The title character easily earns our rooting interest in Rob Peace, a man in search of a brighter future and a better movie.

Despite some powerfully tragic true-life source material, this compassionate yet conventional biopic struggles to dig beneath the surface and distinguish itself.

Set primarily in the 2000s, the story depicts a familiar urban setting overrun by a cycle of drugs and violence clashing with the prestige of a pristine Ivy League campus.

Such are the worlds inhabited by Rob (Jay Will), a young man whose beautiful mind is burdened by some ugly secrets. From an early age, his mother (Mary J. Blige) saw his potential and intellect and tried to chart a better path.

Rob winds up at Yale, where he excels as a science prodigy under the tutelage of an esteemed professor (Mare Winningham) and also begins a steady relationship with a girlfriend (Camila Cabello).

Yet he remains distracted by his past, and particularly his incarcerated father (Chiwetel Ejiofor), a notorious drug dealer who is charged with murder but maintains his innocence. Their phone calls and visits reflect their loyalty. “He didn’t do it,” Rob insists. “How are we gonna get him out?”

Such a claim requires a financial commitment to prove, so Rob begins selling weed around campus, feeling pressure to expand his efforts as his father’s pleas intensify. As he starts thinking about building wealth for a bright future, are his obligations to his impatient father holding him back?

Rob wants to rise above his circumstances and accompanying expectations, then turn around and help his working-class community. But is he willing to sacrifice everything for a man he’s not sure he can trust?
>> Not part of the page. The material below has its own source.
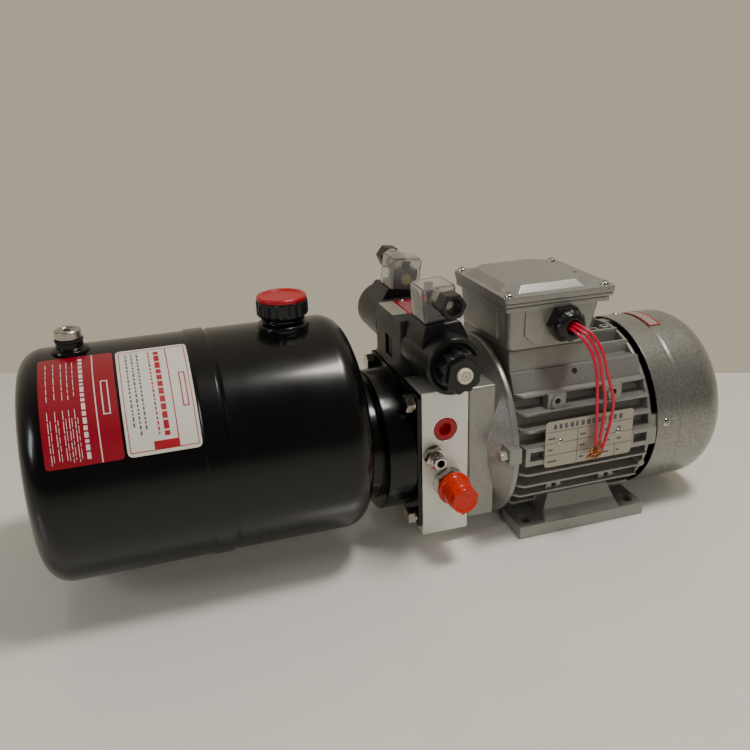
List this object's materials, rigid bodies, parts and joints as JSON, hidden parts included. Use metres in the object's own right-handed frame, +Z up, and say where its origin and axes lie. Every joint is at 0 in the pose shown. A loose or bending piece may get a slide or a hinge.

The sophomore directorial effort from Ejiofor (The Boy Who Harnessed the Wind) is a gritty and evocative period drama — an earnest if well-intentioned exploration of fractured family dynamics and inequities in the justice system.

Ejiofor’s screenplay, adapted from a book by Jeff Hobbs, functions as a heartfelt tribute to Rob that sacrifices a deeper emotional impact when trying to condense its narrative scope.

A convincing portrayal by Will (“Tulsa King”) balances sweet-natured charm with underlying vulnerability, clear-eyed defiance, and moral complexity. However, like Rob, the film wears its idealistic heart on its sleeve, often to its detriment.

 

Rated R, 119 minutes.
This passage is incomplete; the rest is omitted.